Close-Range is King of Ducks

Both the DUTV and the LB crews want ducks in their decoy spreads. That’s the real juice in waterfowling: working inside the duck’s radars and paranoias to begin landing them, or practically so. It’s an incredible feat-and-feast for the senses, which also provides the most dependable shooting.

Much past about 40 yards, shotguns choked for birds flying into, or slightly around, the decoys are incapable of consistently “stoning” ducks on the wing, even with a terrific operator on the trigger.

Most humans are not accurate at estimating distances past about 75 feet. Underestimating distance is the most common misjudgment.

There’s a lot of science and math in wingshooting that no one needs to know. For the sake of brevity, the supreme default here is to shoot’em very close.

Swing Versus Point-and-Shoot

Phil Bourjaily, DUTV’s shooting instructor, eventually helped simplify my swing thoughts on ducks flying at oblique angles, at various speeds. With eyes locked to its bill, he teaches to briefly track the barrel just beneath the duck, so as not to cover it with the barrel. He has calculated his lead and is breaking the trigger as the barrel begins sweeping past the bill. He recovers from the recoil with the swing still grooving, as though the plan was always to double tap that duck.

Now I try to shoot that way, too.

LB’s “Hunt Boss” prefers ducks dropping into the kill box at close range, a gun-handling situation he describes as mostly point-and-shoot.

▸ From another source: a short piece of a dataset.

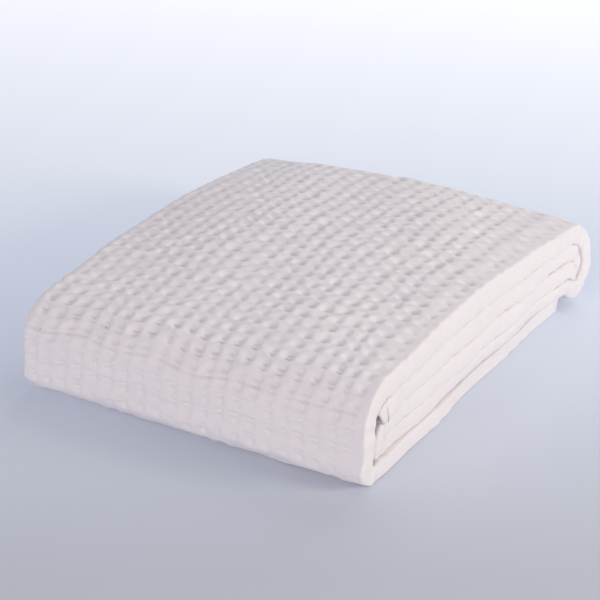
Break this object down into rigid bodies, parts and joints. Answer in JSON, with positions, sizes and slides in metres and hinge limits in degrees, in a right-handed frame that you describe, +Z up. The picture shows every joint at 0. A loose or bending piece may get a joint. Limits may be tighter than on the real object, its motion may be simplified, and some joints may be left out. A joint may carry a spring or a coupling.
{
  "type": "folded throw blanket",
  "caption": "Soft waffle-textured cotton throw, folded across its width and then rolled along its length into a thick flat pile that lies on a shelf, bed or sofa",
  "frame": {"origin": "on the floor plane, under the middle of the pile's bounding box", "axes": "+Z up; -Y the front, where one fold wraps the whole height; +X the end where every ply shows a round double fold; -X the end with the side hems"},
  "size_m": [0.35, 0.4296, 0.1053],
  "materials": {
    "cotton_cloth": "matt off-white cotton with a square puffed waffle texture",
    "hem_cloth": "matt off-white cotton, turned over twice and stitched flat"
  },
  "bodies": {
    "root": {"bottom_ply": "cotton_cloth", "lower_ply": "cotton_cloth", "middle_ply": "cotton_cloth", "loose_ply": "cotton_cloth", "top_ply": "cotton_cloth", "inner_front_fold": "cotton_cloth", "outer_front_fold": "cotton_cloth", "inner_back_fold": "cotton_cloth", "outer_back_fold": "cotton_cloth", "loose_end_hem": "hem_cloth", "bottom_end_hem": "hem_cloth"}
  },
  "joints": []
}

He is correct, though, like everyone who does it, he knows that this is the only instance where point-and-shoot consistently works for ducks on the wing.

Mounting the Shotgun

shotgun

Bourjaily recommends raising the gun into the plane of the swing, slightly out from the upper body, rather than using arms alone to bring the gun up into the shoulder cup. From there, he teaches that the butt stock and the shooter’s shoulder are simultaneously drawn firmly together with slight actions of both the arms (pull) and upper body (push). For many reasons, this is a particularly effective technique, whether one is thickly bundled against a 20-below wind chill or not.

Mounting the Functioning Shotgun

I cannot remember many duck hunts that have not included some misery from at least one gun that stopped cycling shells. Mostly, it seems, these stoppages have been with my guns. Thus, I’m relieved and proud that modernized semi-automatic shotguns, and my gun-cleaning game, have all drastically improved.

The Unique and Perishable Skill

I've known several adults who greatly benefitted from the in-person shotgun teachings of capable professionals. Further, all young people deserve the lifetime profits of range time with bona fide shooting instructors. For parents, grandparents, aunts and uncles, the terrific shortcut of organized third-party training for youths is an investment that is amortized over several lifetimes.

Regularly breaking clays, from ones hand-thrown behind the barn to those launched across a commercial shooting complex, is just so much freaking fun. By definition, the complete waterfowler is also the well-advanced shotgunner.

Air-to-Surface Systems

These days most all of my duck hunts are timber-hole engagements featuring several exceptional shooters and a sprinkling of relative newbies. I am the old man, increasingly focused to the “swimmers,” those ducks that are spun, tumbled and/or sailed off during the initial fireworks. Often there may be several ducks to quickly dispatch, with the dynamics of unsteadied waterdogs to consider above all else.

My evolving role as shooter is becoming that of the spy’s spy, a sort of self-appointed captain of the coup de grace. The work is honest and very enjoyable.